2020 has brought virtual communication to an entirely new level, wouldn’t you agree? Part of my job today includes virtual meetings with prescribers via a Zoom type of program. One of my peers reports that it is easier to ask difficult questions via a Jetson’s like call. Why?

I think there is a kind of perceived anonymity when we are communicating via a computer or phone, even when you can see the other person. People write things on Facebook or on a blog that they would never ever say face to face. People on Twitter apparently have no inhibitions. Period. The result is an often coarse kind of language where very little thought is given to the matter of the moment.
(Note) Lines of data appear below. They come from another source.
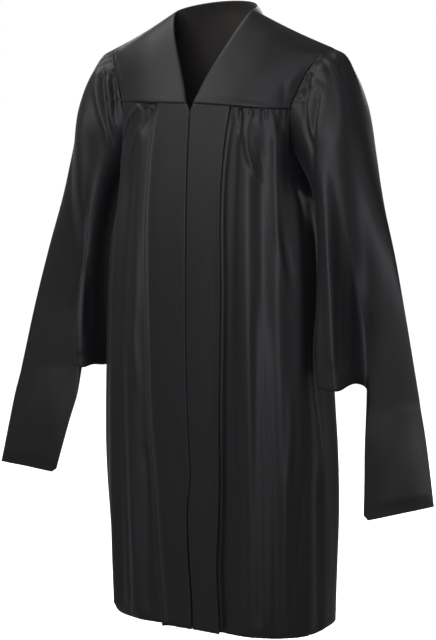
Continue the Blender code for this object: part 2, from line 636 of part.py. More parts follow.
def make_sleeve(side, label):
    """Tube from the armhole to the wrist; its outer half runs on as a closed flat tail."""
    turn = np.arange(SLEEVE_STEPS) / SLEEVE_STEPS * 2.0 * math.pi
    half, quarter = SLEEVE_STEPS // 2, SLEEVE_STEPS // 4
    armhole = armhole_ring(turn)
    armhole[:, 0] += SEAM_GAP
    start = sleeve_section(turn, 0.0, label)
    points, index = [], {}
    for row, along in enumerate(SLEEVE_CUTS):
        turns = sleeve_turns(turn, along, label)
        section = sleeve_section(turns, along, label)
        section += (armhole - start) * (1.0 - smooth_step(along / 0.28))
        u = (1.0 - np.cos(turns)) / 2.0
        section[:, 2] -= read_rows(WRIST_DROPS[label], u)[:, 0] * smooth_step((along - 0.82) / 0.18)
        for column in range(SLEEVE_STEPS):
            index[(row, column)] = len(points)
            points.append(section[column])
    inner_top, inner_foot, outer_top, outer_foot, inner_height, outer_height = TAILS[label]
    mouth = len(SLEEVE_CUTS) - 1
    top_depth = points[index[(mouth, half)]][1]

    def tail_point(column, cut):
        """Place on the tail, and the sleeve's own end that it runs on from."""
        wrist = points[index[(mouth, column)]]
        if column == quarter:
            wrist = (wrist + points[index[(mouth, 3 * quarter)]]) / 2.0
        local = (column - quarter) / half * 2.0 * math.pi
        settled = smooth_step(cut / 0.4)
        v = math.sin(local / 2.0) * (1.0 - settled) + (1.0 - math.cos(local)) / 2.0 * settled
        foot = inner_height + (outer_height - inner_height) * v
        height = wrist[2] + (foot - wrist[2]) * cut
        inner = inner_top + (inner_foot - inner_top) * (height - TAIL_TOP) / (inner_height - TAIL_TOP)
        outer = outer_top + (outer_foot - outer_top) * (height - TAIL_TOP) / (outer_height - TAIL_TOP)
        if cut == 1.0:
            inner += TAIL_CORNER_CUT
        layer = 0.0 if cut == 1.0 else TAIL_HALF_DEPTH * math.sin(local)
        depth = top_depth + (TAIL_DEPTH - top_depth) * cut - layer
        return np.array([inner + (outer - inner) * v, depth, height]), wrist

    for number, cut in enumerate(TAIL_CUTS):
        row = mouth + 1 + number
        closing = number == len(TAIL_CUTS) - 1
        carry = 1.0 - smooth_step(cut / np.array([0.35, 0.55, 1.0]))
        for column in range(quarter, 3 * quarter + 1):
            if column == 3 * quarter or (closing and column > half):
                index[(row, column)] = index[(row, SLEEVE_STEPS - column)]
                continue
            start_point, wrist = tail_point(column, 0.0)
            index[(row, column)] = len(points)
            points.append(tail_point(column, cut)[0] + (wrist - start_point) * carry)
    faces = []
    last = mouth + len(TAIL_CUTS)
    for row in range(last):
        columns = range(SLEEVE_STEPS) if row < mouth else range(quarter, 3 * quarter)
        for column in columns:
            beside = (column + 1) % SLEEVE_STEPS
            faces += split_quad(index[(row, column)], index[(row + 1, column)],
                                index[(row + 1, beside)], index[(row, beside)])
    points = np.array(points)
    if side < 0:
        points[:, 0] *= -1.0
        faces = [face[::-1] for face in faces]
    cloth_wall(f"sleeve_{label}", points, faces, CLOTH, make_material(f"sleeve_cloth_{label}", SHELL_COLOUR, 0.42))


def zip_strip(name, inner, outer, top, bottom, set_back, wall, material):
    """A flat strip behind the centre edges, following the front's line from top to bottom."""
    rows = np.linspace(top, bottom, 9)
    points = []
    for height in rows:
        front = read_rows(RINGS, [height])[0]
        for x in (inner, outer):
            points.append((front[0] + x, -front[2] + set_back, height))
    return cloth_wall(name, np.array(points), grid_faces(len(rows), 2, False), wall, material)


def make_zip():
    tape = make_material("zip_tape_cloth", ZIP_COLOUR, 0.7)
    coil = make_material("zip_coil", ZIP_COLOUR, 0.45)
    metal = make_material("zip_slider_paint", ZIP_COLOUR, 0.35)
    beside = ZIP_CHAIN_HALF + SEAM_GAP
    zip_strip("zip_tape_left", beside, beside + ZIP_TAPE_WIDTH, ZIP_TOP, ZIP_BOTTOM, ZIP_SETBACK,
              ZIP_TAPE_WALL, tape)
    zip_strip("zip_tape_right", -beside - ZIP_TAPE_WIDTH, -beside, ZIP_TOP, ZIP_BOTTOM, ZIP_SETBACK,
              ZIP_TAPE_WALL, tape)
    chain_back = ZIP_SETBACK - (ZIP_CHAIN_WALL - ZIP_TAPE_WALL) / 2
    zip_strip("zip_chain", -ZIP_CHAIN_HALF, ZIP_CHAIN_HALF, ZIP_TOP - ZIP_SLIDER_LENGTH - SEAM_GAP,
              ZIP_BOTTOM, chain_back, ZIP_CHAIN_WALL, coil)
    slider_back = ZIP_SETBACK - (ZIP_SLIDER_WALL - ZIP_TAPE_WALL) / 2
    slider = zip_strip("zip_slider", -ZIP_CHAIN_HALF, ZIP_CHAIN_HALF, ZIP_TOP,
                       ZIP_TOP - ZIP_SLIDER_LENGTH, slider_back, ZIP_SLIDER_WALL, metal)
    bevel = slider.modifiers.new("rounded", "BEVEL")
    bevel.width = 0.0008
    bevel.segments = 2
    bevel.limit_method = "ANGLE"


def main():
    for old in list(bpy.data.objects):
        bpy.data.objects.remove(old, do_unlink=True)
    for side, label in ((1.0, "left"), (-1.0, "right")):
        make_front_yoke(side, label)
        make_front(side, label)
        make_sleeve(side, label)
    make_back_yoke()
    make_back_lining()
    make_back()
    make_zip()


main()
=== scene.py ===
import math
import random

import bpy
import numpy as np
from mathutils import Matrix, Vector, noise


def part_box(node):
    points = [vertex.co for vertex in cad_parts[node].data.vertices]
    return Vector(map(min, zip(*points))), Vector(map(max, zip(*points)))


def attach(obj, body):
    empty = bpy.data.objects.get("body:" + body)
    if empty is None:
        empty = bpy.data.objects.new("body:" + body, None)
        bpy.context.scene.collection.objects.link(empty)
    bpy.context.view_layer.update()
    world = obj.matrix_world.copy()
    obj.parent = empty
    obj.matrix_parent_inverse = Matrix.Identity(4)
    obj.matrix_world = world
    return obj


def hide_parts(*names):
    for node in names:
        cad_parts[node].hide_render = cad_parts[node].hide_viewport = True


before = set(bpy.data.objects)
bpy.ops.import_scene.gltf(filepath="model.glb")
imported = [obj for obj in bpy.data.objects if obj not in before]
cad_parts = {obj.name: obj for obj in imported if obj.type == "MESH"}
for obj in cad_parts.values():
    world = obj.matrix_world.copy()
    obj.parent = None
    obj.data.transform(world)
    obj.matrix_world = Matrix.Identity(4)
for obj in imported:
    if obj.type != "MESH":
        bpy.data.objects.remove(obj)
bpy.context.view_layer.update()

# +X is the wearer's left, -Y the front, and the origin lies between the shoulders. Metres.

view = {
    "azimuth": 28.5,          # degrees round the gown
    "above": 8.0,             # degrees over the horizon
    "distance": 3.80,
    "lens": 99.8,
    "aimAcross": -0.004,
    "aimHeight": -0.612,
    "floor": -1.50,
    "worldLight": 0.20,
    "floorLight": 3.0,
    "lightAim": (0.0, 0.0, -0.45),
    "lightDistance": 3.0,
    "lightSize": (1.2, 1.4),
    "lights": (
        # name, degrees round to the wearer's left, degrees up, watts, colour
        ("keyLight", -32.0, 30.0, 25.0, (1.0, 0.99, 0.98)),
        ("yokeLight", -82.0, 58.0, 32.0, (1.0, 0.99, 0.98)),
        ("sideLight", 44.0, 38.0, 9.0, (0.96, 0.97, 1.0)),
        ("frontLight", 14.0, 8.0, 31.0, (0.95, 0.96, 1.0)),
        ("lowLight", 70.0, 8.0, 4.0, (0.97, 0.98, 1.0)),
        ("backLight", 180.0, 24.0, 24.0, (1.0, 1.0, 1.0)),
        ("backFill", -142.0, 12.0, 20.0, (0.97, 0.98, 1.0)),
    ),
}

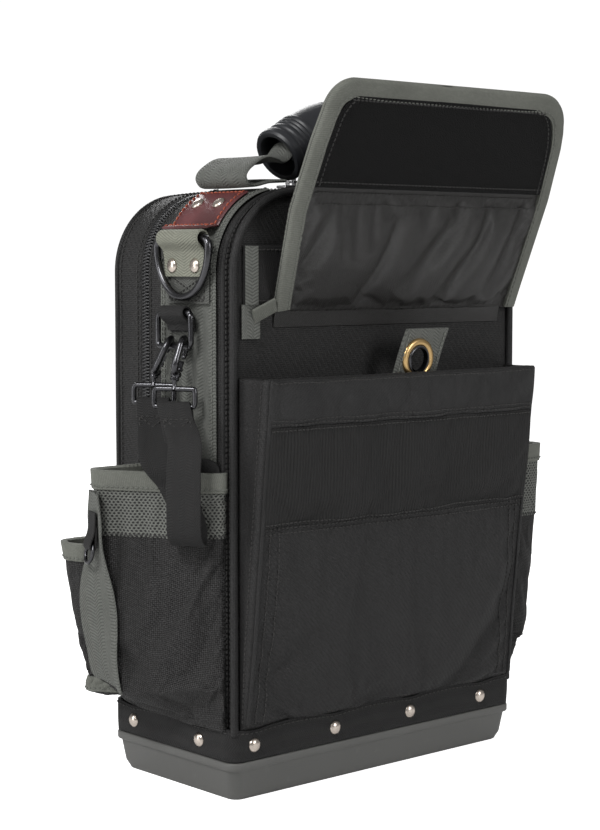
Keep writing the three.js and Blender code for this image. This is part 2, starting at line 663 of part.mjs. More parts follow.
function buildTapeLoop() {
  const tab = ringTab(-1, SMALL_TAB, tabInner, smallRingX, SMALL_RING.wire + GAP);
  add("small_ring_tab", tab, "black_webbing");
  const smallRing = squareRing(-smallRingX, SMALL_TAB.centre, SMALL_TAB.bar, SMALL_RING);
  add("small_d_ring", smallRing, "dark_metal");

  const across = STRAP_ACROSS;
  const out = new THREE.Vector3(-across.y, across.x, 0);
  const frontBar = buildEye("front", buildHook("front", FRONT_HOOK), across);
  const rearBar = buildEye("rear", buildHook("rear", REAR_HOOK), across);

  const rest = new THREE.Vector3(-bodyX - LOOP_STRAP.rest, LOOP_STRAP.restY, 0);
  const route = new THREE.CatmullRomCurve3([
    frontBar.clone().setZ(frontBar.z - LOOP_STRAP.roll + 0.5),
    ...STRAP_ROUTE.map(([outward, along, drop]) =>
      rest.clone().addScaledVector(out, outward).addScaledVector(across, along).setZ(smallBottom - drop),
    ),
    rearBar.clone().setZ(rearBar.z - LOOP_STRAP.roll + 0.5),
  ]);
  const ribbon = sweep(route.getPoints(30), flatSection(LOOP_STRAP.thickness, LOOP_STRAP.width), across);
  const turn = Math.atan2(across.y, across.x) - Math.PI / 2;
  const round = (bar, radius, length) =>
    new THREE.CylinderGeometry(radius, radius, length, 10).rotateZ(turn).translate(bar.x, bar.y, bar.z);
  const rolls = [frontBar, rearBar].map((bar) => round(bar, LOOP_STRAP.roll, LOOP_STRAP.width));
  const bores = [frontBar, rearBar].map((bar) => round(bar, EYE.wire + GAP, EYE.width + 4));
  add("tape_strap", cut(join(ribbon, ...rolls), ...bores), "black_webbing");
}

// ---- handle -------------------------------------------------------------------------------------------
function gripHeight(x) {
  return GRIP.end + GRIP.crown * Math.cos((x / GRIP.half) * (Math.PI / 2));
}

function buildHandle() {
  const axis = Array.from({ length: 11 }, (_, i) => {
    const x = -GRIP.half + (2 * GRIP.half * i) / 10;
    return new THREE.Vector3(x, STRAP.centre, gripHeight(x));
  });
  const across = new THREE.Vector3(0, 1, 0);
  const ends = [axis[0].clone(), axis[axis.length - 1].clone()];
  const slope = (GRIP.crown * Math.PI) / (2 * GRIP.half);
  ends[0].add(new THREE.Vector3(-1, 0, -slope));
  ends[1].add(new THREE.Vector3(1, 0, -slope));
  const longAxis = [ends[0], ...axis, ends[1]];
  const grip = cut(
    sweep(axis, circle(GRIP.radius, 12), across),
    sweep(longAxis, circle(GRIP.bore, 8), across),
  );
  add("handle_grip", grip, "grip_rubber");

  const coreTop = HANDLE_WEB.thickness / 2;
  for (const [side, word] of [[-1, "left"], [1, "right"]]) {
    const lift = strapFace - bodyX + coreTop + GAP + 0.4;
    const [footX, footZ] = archHalf(lift, 0, 8, 4).filter(([x]) => x >= STRAP.endX).pop();
    const route = new THREE.CatmullRomCurve3([
      new THREE.Vector3(footX - 12, 0, footZ + 2.6),
      new THREE.Vector3(footX - 2, 0, footZ + 0.4 + LEATHER.thickness),
      new THREE.Vector3(footX + 7, 0, footZ + 2.5 + LEATHER.thickness),
      new THREE.Vector3(footX + 5, 0, footZ + 9 + LEATHER.thickness),
      new THREE.Vector3(footX - 9, 0, footZ + 15 + LEATHER.thickness),
      new THREE.Vector3(GRIP.half + 4.5, 0, GRIP.end - 5),
    ]);
    const points = route.getPoints(16).map((p) => new THREE.Vector3(side * p.x, STRAP.centre, p.z));
    const web = sweep(points, flatSection(HANDLE_WEB.thickness, HANDLE_WEB.width), across);
    add(`handle_webbing_${word}`, web, "grey_webbing");
  }
}

// ---- zipped cover -------------------------------------------------------------------------------------
function buildCover() {
  const { bottom } = COVER;
  const shell = cut(
    alongY(arch(0, bottom), coverFront, bodyY),
    alongY(arch(-FABRIC, bottom - 5), 0, bodyY - FABRIC),
  );
  add("back_cover", shell, "black_fabric");

  const bagZip = alongY(archRing(0.4, -ZIP.height, ZIP.start), GUSSET_BACK + GAP, GUSSET_BACK + GAP + ZIP.half);
  add("zipper_chain_bag", bagZip, "zipper_coil");
  const coverZipStart = GUSSET_BACK + 2 * GAP + ZIP.half;
  const coverZip = alongY(archRing(0.4, -ZIP.height, ZIP.start), coverZipStart, coverZipStart + ZIP.half);
  add("zipper_chain_cover", coverZip, "zipper_coil");

  const seam = coverZipStart - GAP / 2;
  const plateZ = BODY_TOP + 0.4 + 2 * GAP;
  const slideHalf = ZIP.sliderLength / 2;
  const plate = block([-slideHalf, slideHalf], [seam - ZIP.sliderWidth / 2, seam + ZIP.sliderWidth / 2], [plateZ, plateZ + 1.8]);
  const bailZ = plateZ + 1.8;
  const { half, span, post, rise } = BAIL;
  const across = [seam - half, seam + half];
  const posts = [-span, span - post].map((x) => block([x, x + post], across, [bailZ - 0.5, bailZ + rise]));
  const bridge = block([-span, span], across, [bailZ + rise - post, bailZ + rise]);
  add("zipper_slider", join(plate, posts[0], posts[1], bridge), "slider_metal");

  const pullZ = bailZ + 2.2;
  const { arm, width, thickness, paddle } = PULL;
  const inner = half + 2 * GAP;
  const height = [pullZ - thickness / 2, pullZ + thickness / 2];
  const bar = block([-arm / 2, arm / 2], [seam - inner - arm, seam + inner + arm], height);
  const arms = [-inner - arm, inner].map((y) => block([-arm / 2, paddle + 1], [seam + y, seam + y + arm], height));
  const blade = block([paddle, ZIP.pullLength + 4], [seam - width / 2, seam + width / 2], height);
  add("zipper_pull", join(bar, arms[0], arms[1], blade), "slider_metal");

  const back = bodyY + GAP;
  const { halfWidth, reach, foot, top } = REAR_POCKET;
  const low = REAR_POCKET.bottom;
  const outline = [[back, low], [back + foot, low], [back + reach, top], [back, top]];
  const slope = (reach - foot) / (top - low);
  const hollow = [
    [back - 5, low + WALL],
    [back + foot - WALL + slope * WALL, low + WALL],
    [back + reach - WALL + slope * 5, top + 5],
    [back - 5, top + 5],
  ];
  const rear = cut(alongX(outline, -halfWidth, halfWidth), alongX(hollow, -halfWidth + WALL, halfWidth - WALL));
  add("rear_pocket", rear, "black_fabric");
}

// ---- outside pockets ----------------------------------------------------------------------------------
// A sewn-on pouch from stacked outlines, hollowed by the wall and trimmed clear of the bag.
function pouchShell(outlineAt, bottom, top, levels) {
  const ringAt = (z, inset) => outlineAt(z, inset).map(([x, y]) => new THREE.Vector3(x, y, z));
  const outer = skin(levels.map((z) => ringAt(z, 0)));
  const inside = [bottom + WALL, ...levels.slice(1, -1), top + 5];
  const inner = skin(inside.map((z) => ringAt(z, WALL)));
  return cut(outer, inner, bodyEnvelope);
}

// Height at which a side pocket's slanted floor turns into its nearly upright face.
function kneeHeight(bottom, top) {
  return bottom + (top - bottom) * 0.16;
}

// Share of full reach at height z: a slanted floor, then a nearly upright face.
function fullness(z, bottom, top, low) {
  const knee = kneeHeight(bottom, top);
  if (z <= knee) {
    return low * ((z - bottom) / (knee - bottom));
  }
  return low + (1 - low) * ((z - knee) / (top - knee));
}

function sidePocket(side, bulge) {
  const { top, bottom, front, rear } = SIDE_POCKET;
  const knee = kneeHeight(bottom, top);
  const wallX = bodyX - 6;
  const floorReach = 5;
  const outlineAt = (z, inset) => {
    const fill = fullness(Math.min(z, top), bottom, top, bulge.low);
    const far = bodyX + floorReach + (bulge.reach - floorReach) * fill - inset;
    const near = bodyX + Math.min(floorReach, bulge.frontReach) + (bulge.frontReach - 3) * fill - inset * 0.8;
    const skew = front + inset;
    const tail = rear - inset;
    const points = [
      [wallX, skew],
      [near, skew + (bulge.frontReach > 10 ? 2 : 0)],
      [near + (far - near) * 0.5, skew + (tail - skew) * 0.42],
      [far, tail - 12],
      [far - 0.5, tail - 4],
      [far - 5, tail],
      [wallX, tail],
    ];
    return points.map(([x, y]) => [side * x, y]);
  };
  return pouchShell(outlineAt, bottom, top, [bottom, knee, (knee + top) / 2, top]);
}

function cornerPocket(side) {
  const { top, bottom, side: start, out, back, low } = CORNER_POCKET;
  const middle = (top + bottom) / 2;
  const outlineAt = (z, inset) => {
    const fill = low + (1 - low) * ((Math.min(z, top) - bottom) / (top - bottom));
    const reachX = bodyX + out * fill - inset;
    const reachY = bodyY + back * fill - inset;
    const points = [
      [bodyX - 8, start + inset],
      [bodyX + 8 * fill, start + inset],
      [reachX - 3, bodyY - 12],
      [reachX, bodyY + 2],
      [reachX - 8, reachY],
      [bodyX - 10 + inset, reachY],
      [bodyX - 10 + inset, bodyY - 8],
    ];
    return points.map(([x, y]) => [side * x, y]);
  };
  return pouchShell(outlineAt, bottom, top, [bottom, middle, top]);
}

function buildPockets() {
  add("side_pocket_left", sidePocket(-1, LEFT_BULGE), "black_fabric");
  add("side_pocket_right", sidePocket(1, RIGHT_BULGE), "black_fabric");
  add("corner_pocket_left", cornerPocket(-1), "black_fabric");
  add("corner_pocket_right", cornerPocket(1), "black_fabric");
}

buildBase();
buildRivets();
buildBody();
buildTabletPocket();
buildGrommetTab();
buildFlap();
buildSides();
buildTapeLoop();
buildHandle();
buildCover();
buildPockets();

export default pouch;
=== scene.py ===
"""Looks for the electrician tool pouch: fabric, webbing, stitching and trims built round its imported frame.
Lengths in this script are millimetres until a mesh is made; +Z up, -Y towards the tablet pocket."""

import math

import bpy
import bmesh
import numpy as np
from mathutils import Matrix, Vector, noise


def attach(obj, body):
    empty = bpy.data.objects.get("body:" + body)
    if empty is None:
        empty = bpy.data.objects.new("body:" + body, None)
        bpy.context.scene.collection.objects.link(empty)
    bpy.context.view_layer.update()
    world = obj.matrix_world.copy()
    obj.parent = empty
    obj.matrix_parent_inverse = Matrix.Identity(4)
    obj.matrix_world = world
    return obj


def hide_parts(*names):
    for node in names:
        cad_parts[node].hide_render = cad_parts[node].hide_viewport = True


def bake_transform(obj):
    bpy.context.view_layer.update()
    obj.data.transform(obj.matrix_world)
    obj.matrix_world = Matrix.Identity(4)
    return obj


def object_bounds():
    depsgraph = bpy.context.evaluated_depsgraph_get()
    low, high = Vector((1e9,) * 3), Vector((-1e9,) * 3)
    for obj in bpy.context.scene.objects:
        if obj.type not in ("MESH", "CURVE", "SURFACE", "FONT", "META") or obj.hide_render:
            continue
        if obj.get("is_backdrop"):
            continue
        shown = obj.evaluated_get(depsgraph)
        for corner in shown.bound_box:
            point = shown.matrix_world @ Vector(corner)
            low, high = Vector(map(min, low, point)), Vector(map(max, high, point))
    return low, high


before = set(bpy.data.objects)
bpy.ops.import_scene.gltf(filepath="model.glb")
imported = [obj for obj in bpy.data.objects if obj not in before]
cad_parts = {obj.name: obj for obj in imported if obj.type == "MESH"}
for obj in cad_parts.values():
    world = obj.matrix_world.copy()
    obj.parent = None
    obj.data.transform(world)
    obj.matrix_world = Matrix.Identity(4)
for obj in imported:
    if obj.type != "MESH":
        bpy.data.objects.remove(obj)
CAD_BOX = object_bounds()
RNG = np.random.default_rng(11)

# ---- sizes shared with the CAD -------------------------------------------------------------------------
BX, BY, TOP = 113.6, 54.8, 349.0
SHOULDER, SWEEP = 46.0, math.radians(83)
BAND_LOW, BAND_TOP = 23.3, 40.3
PANEL_FACE = -55.1
GUSSET_BACK, COVER_FRONT = 22.7, 28.7
STRAP_Y = -17.0
RING_X, SMALL_X, RING_BAR = 121.3, 123.3, 318.0
FLAP_O = np.array([6.0, -57.8, 277.0])
LEAN = math.radians(22)
BASE_HALF = (116.0, 57.2)
COVER_LOW = 46.2
LOOP_SEAM, HEM_SEAM = 157, 213.5
SIDE_WEB, LEATHER_WEB, RING_WEB = 50, 42, 38
SMALL_WEB, TAPE_WEB, GRIP_WEB = 22.6, 19.8, 46
EDGE_SEAM = 2.4


# ---- numbers -------------------------------------------------------------------------------------------
def unit(v):
    """Vectors at length 1."""
    return v / np.maximum(np.linalg.norm(v, axis=-1, keepdims=True), 1e-9)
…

Here’s a lesson I learned the hard way: Whenever possible, especially in some kind of confrontation, avoid email.  It is simply too easy to read things into an email that may or may not be there.  It’s a challenge I occasionally run into when composing this set of daily thoughts.  Sometimes my point is misunderstood.

On the other hand, a face to face encounter enables everyone to listen to the way something is said, make eye contact, and interact immediately.

Imagine Paul’s confrontation when Peter was leading others into hypocrisy.  Paul didn’t write a letter.  He didn’t pull Barnabas aside and complain.  Paul went directly to the source. He didn’t avoid the elephant in the room. He didn’t just go along. Paul was a man of conviction and while I am sure he embarrassed Peter and the rest of the Jews, I believe he challenged the hypocrisy without destroying the relationship.

Later, in one of his epistles, Peter referred to Paul’s writings as Scripture:

“And count the patience of our Lord as salvation, just as our beloved brother Paul also wrote to you according to the wisdom given him, as he does in all his letters when he speaks in them of these matters. There are some things in them that are hard to understand, which the ignorant and unstable twist to their own destruction, as they do the other Scripture”(2 Peter: 3:15).

The lesson here?  Stand firm in the Truth.  Be willing to do the hard thing and confront hypocrisy and be willing to do it face to face.